| Set task |
Repeat exactly the lines between and including those that contain "What build123d script" and "rim_chamfer_height = 0.64". Output no other line.

| Given information |
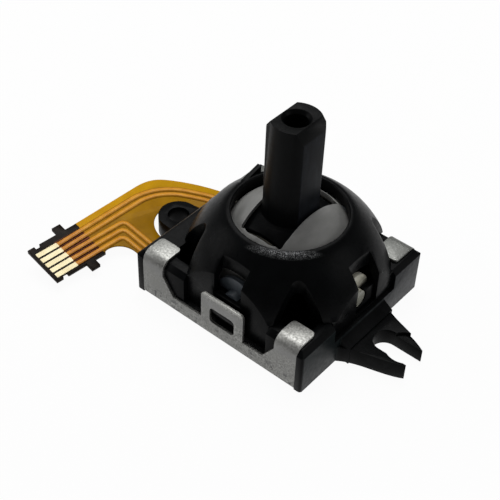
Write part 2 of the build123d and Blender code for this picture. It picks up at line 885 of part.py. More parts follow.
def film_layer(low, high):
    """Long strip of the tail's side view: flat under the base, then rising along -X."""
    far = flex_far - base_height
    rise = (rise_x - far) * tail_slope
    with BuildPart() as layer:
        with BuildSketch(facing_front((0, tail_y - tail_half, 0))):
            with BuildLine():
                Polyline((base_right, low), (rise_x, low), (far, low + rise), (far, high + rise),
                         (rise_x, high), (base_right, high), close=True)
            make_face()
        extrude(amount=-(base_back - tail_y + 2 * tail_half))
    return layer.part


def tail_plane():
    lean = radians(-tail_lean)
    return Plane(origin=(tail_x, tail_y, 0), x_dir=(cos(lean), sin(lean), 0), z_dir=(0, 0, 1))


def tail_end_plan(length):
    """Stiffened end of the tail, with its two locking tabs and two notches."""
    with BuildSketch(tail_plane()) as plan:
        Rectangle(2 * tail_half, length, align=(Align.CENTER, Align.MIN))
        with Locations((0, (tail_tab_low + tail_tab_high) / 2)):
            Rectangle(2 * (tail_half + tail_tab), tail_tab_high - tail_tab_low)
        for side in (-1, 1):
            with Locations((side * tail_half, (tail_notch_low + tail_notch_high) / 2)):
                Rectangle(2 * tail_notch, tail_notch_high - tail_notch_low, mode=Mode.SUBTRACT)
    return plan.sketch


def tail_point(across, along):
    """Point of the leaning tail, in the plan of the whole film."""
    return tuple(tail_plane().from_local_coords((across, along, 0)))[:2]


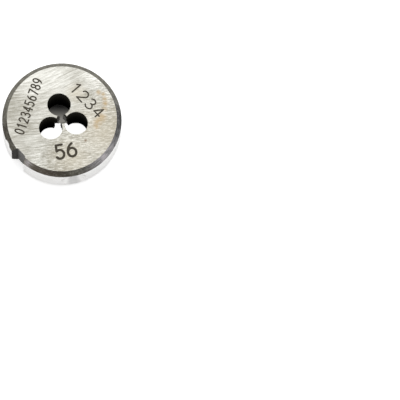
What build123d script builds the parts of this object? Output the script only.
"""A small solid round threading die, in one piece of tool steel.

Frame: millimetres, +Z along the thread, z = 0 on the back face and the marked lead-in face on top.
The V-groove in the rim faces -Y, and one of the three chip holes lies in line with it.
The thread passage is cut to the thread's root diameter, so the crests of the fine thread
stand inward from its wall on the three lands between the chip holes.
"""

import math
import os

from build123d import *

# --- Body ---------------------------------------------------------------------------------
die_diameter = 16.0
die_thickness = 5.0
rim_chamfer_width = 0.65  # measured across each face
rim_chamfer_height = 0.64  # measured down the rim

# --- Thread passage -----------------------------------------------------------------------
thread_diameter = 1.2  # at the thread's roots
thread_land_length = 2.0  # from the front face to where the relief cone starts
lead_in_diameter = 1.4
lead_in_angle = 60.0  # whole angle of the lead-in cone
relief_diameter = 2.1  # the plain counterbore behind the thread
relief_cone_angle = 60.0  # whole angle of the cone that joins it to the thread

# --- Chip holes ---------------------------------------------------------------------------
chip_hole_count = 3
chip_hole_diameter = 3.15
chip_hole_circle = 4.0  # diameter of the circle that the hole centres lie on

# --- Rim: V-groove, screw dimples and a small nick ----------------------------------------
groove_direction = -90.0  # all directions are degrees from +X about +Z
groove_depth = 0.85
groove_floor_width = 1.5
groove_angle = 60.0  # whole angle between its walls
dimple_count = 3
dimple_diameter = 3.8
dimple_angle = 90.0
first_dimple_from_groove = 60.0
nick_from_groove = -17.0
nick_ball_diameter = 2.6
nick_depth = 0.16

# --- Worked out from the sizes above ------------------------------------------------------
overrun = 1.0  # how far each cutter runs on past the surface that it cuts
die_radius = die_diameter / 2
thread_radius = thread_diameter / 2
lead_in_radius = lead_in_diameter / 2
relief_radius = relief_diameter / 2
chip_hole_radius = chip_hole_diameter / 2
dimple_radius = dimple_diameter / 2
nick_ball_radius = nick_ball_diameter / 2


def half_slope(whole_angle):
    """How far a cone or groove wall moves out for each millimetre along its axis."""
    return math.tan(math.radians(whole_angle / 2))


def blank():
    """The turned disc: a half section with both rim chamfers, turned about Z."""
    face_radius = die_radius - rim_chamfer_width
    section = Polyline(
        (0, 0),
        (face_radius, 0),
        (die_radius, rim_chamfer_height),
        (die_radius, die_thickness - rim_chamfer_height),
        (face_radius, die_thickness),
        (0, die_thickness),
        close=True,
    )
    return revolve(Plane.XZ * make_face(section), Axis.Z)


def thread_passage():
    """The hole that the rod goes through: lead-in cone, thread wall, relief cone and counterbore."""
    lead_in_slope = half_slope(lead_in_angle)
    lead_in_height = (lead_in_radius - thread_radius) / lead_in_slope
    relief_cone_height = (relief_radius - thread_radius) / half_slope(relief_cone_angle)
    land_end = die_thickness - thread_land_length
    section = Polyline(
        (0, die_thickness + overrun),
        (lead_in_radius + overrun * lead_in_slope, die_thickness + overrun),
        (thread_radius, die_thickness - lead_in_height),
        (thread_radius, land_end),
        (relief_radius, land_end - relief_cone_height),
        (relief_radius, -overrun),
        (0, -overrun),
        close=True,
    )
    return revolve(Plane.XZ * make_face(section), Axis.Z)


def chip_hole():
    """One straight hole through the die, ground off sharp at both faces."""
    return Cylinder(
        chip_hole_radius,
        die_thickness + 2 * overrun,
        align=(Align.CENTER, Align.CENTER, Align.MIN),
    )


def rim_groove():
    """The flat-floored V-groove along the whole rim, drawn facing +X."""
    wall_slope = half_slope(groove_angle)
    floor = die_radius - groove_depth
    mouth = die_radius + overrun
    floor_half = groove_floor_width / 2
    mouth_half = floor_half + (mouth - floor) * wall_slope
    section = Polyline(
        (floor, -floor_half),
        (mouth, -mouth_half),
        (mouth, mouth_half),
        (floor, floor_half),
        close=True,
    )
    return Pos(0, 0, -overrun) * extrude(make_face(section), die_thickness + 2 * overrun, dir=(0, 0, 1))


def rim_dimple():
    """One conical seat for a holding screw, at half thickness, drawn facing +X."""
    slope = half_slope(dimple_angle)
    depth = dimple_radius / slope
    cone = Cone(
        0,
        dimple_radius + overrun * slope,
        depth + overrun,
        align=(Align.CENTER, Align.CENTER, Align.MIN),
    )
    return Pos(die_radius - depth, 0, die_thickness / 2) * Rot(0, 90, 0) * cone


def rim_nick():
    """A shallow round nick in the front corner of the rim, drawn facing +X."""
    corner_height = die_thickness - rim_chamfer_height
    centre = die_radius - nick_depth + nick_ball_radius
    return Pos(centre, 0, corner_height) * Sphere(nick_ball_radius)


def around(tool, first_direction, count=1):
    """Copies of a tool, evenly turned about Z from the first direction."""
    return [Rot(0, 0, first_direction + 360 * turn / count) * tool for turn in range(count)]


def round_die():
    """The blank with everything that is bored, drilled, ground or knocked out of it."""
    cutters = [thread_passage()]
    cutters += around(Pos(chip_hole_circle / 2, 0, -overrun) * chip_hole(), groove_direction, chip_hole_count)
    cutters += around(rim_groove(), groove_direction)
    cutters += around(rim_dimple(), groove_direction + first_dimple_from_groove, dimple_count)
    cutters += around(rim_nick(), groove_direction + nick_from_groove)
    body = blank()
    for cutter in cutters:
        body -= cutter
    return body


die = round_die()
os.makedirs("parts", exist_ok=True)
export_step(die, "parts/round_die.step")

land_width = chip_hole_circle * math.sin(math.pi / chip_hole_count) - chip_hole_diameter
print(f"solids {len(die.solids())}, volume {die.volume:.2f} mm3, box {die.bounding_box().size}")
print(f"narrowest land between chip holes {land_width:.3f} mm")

| Reply |
What build123d script builds the parts of this object? Output the script only.
"""A small solid round threading die, in one piece of tool steel.

Frame: millimetres, +Z along the thread, z = 0 on the back face and the marked lead-in face on top.
The V-groove in the rim faces -Y, and one of the three chip holes lies in line with it.
The thread passage is cut to the thread's root diameter, so the crests of the fine thread
stand inward from its wall on the three lands between the chip holes.
"""

import math
import os

from build123d import *

# --- Body ---------------------------------------------------------------------------------
die_diameter = 16.0
die_thickness = 5.0
rim_chamfer_width = 0.65  # measured across each face
rim_chamfer_height = 0.64  # measured down the rim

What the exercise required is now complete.